I tried to think noble thoughts, bringing to mind all of the brave patients I’d worked with and the monumental struggles that they’d endured and overcome.  I thought of Dale’s aunt, who had a stroke in June and is still in recovery.  I knew I should feel nothing but gratitude; I had worked with people who had lost their ability to walk, talk, swallow, and even breathe on their own.  They had demonstrated immense courage in overcoming massive obstacles, and here I was, merely walking on a trail.  Putting things into perspective helped motivate me for a while, but then my mind returned its attention to my pain, and the inspiration disappeared.  My attempts at humble gratitude just pissed off the part of me that wanted to feel sorry for itself.

But the fact that I’m writing this post is evidence that we did finish the hike.  We reached Markina at around 6:00 PM.  It wasn’t a pretty victory, getting through that hike, but it was a victory nonetheless.

Here’s what helped me through it:

1- Dale.  He was hurting just as badly as I but was stoic as ever, keeping his suffering to himself.  He gave me frequent pep talks and encouragement and, after I’d stopped to rest for the umpteenth time, reminded me that if we didn’t start to move faster, we’d be hiking all night (to which I responded, “I see a nice place right over there where I can lay down.”)  But I finally took his encouragement to heart and realized that by focusing on myself I was increasing his pain and discomfort, and that wasn’t fair.  I’ve since started to learn that when I focus on things outside of me, especially the needs of my husband, it makes it easier to forget about my own pain for a little while.

2- Wilson.  That’s what I now affectionately call the stick that I found part way up a tough hill.  It was the perfect thickness and length to be a walking stick, and it has been with me ever since.   I have since acquired a second walking stick as well.  Life is good.  (Side note: To understand the nickname, think of the volleyball that kept Tom Hanks company in Castaway.  Dramatic, I know, but it makes us laugh.)

Wilson I and Wilson II taking a well-deserved rest break.
Wilson I and Wilson II taking a well-deserved rest break.

3-Music.  Screw listening to the wind and the birds and the delightful ringing of cowbells.  I popped my headphones in and listened to iTunes playlists most of the day, as did Dale.  This is probably cheating, and some might say that peregrinos should convene with Mother Nature at all times when on the trail, but some days it’s just about getting to the end of the hike.  Plus, there’s nothing like singing along to Journey in a pathetically small, out-of-breath voice to help power you up a hill.

4- Ponies.  Today we saw an inordinate amount of ponies.  This is definitely pony country.  It delighted us to watch these adorable little fellows munch on grass and swish their lovely tails.  They were so tame that they often walked toward the fence when they saw us, perhaps thinking that we were going to give them food.
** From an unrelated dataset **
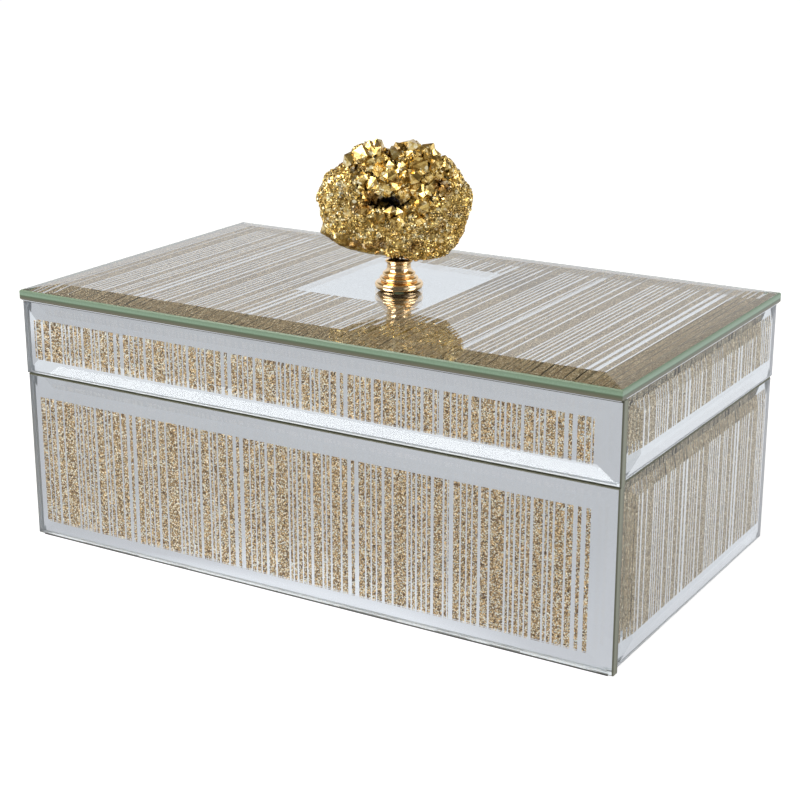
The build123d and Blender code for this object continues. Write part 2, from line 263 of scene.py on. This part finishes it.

Somehow I resisted the urge to pet them!

Did I mention that they have ponies in Spain???
“Yes, thank you, I am the cutest thing you’ve ever seen.”

5-Acceptance.  Accepting the present moment is not always easy, but I’m starting to trust the whole “be in the moment” thing.  Sometimes you just gotta put one foot in front of the other and not worry about what lies behind or before you, what’s around the next bend or at the top of the hill, or how many miles there are to go.  It’s not an easy lesson to learn, but it’s the perfect exercise for life.  And the Camino is not meant to be easy; it’s meant to be transformative.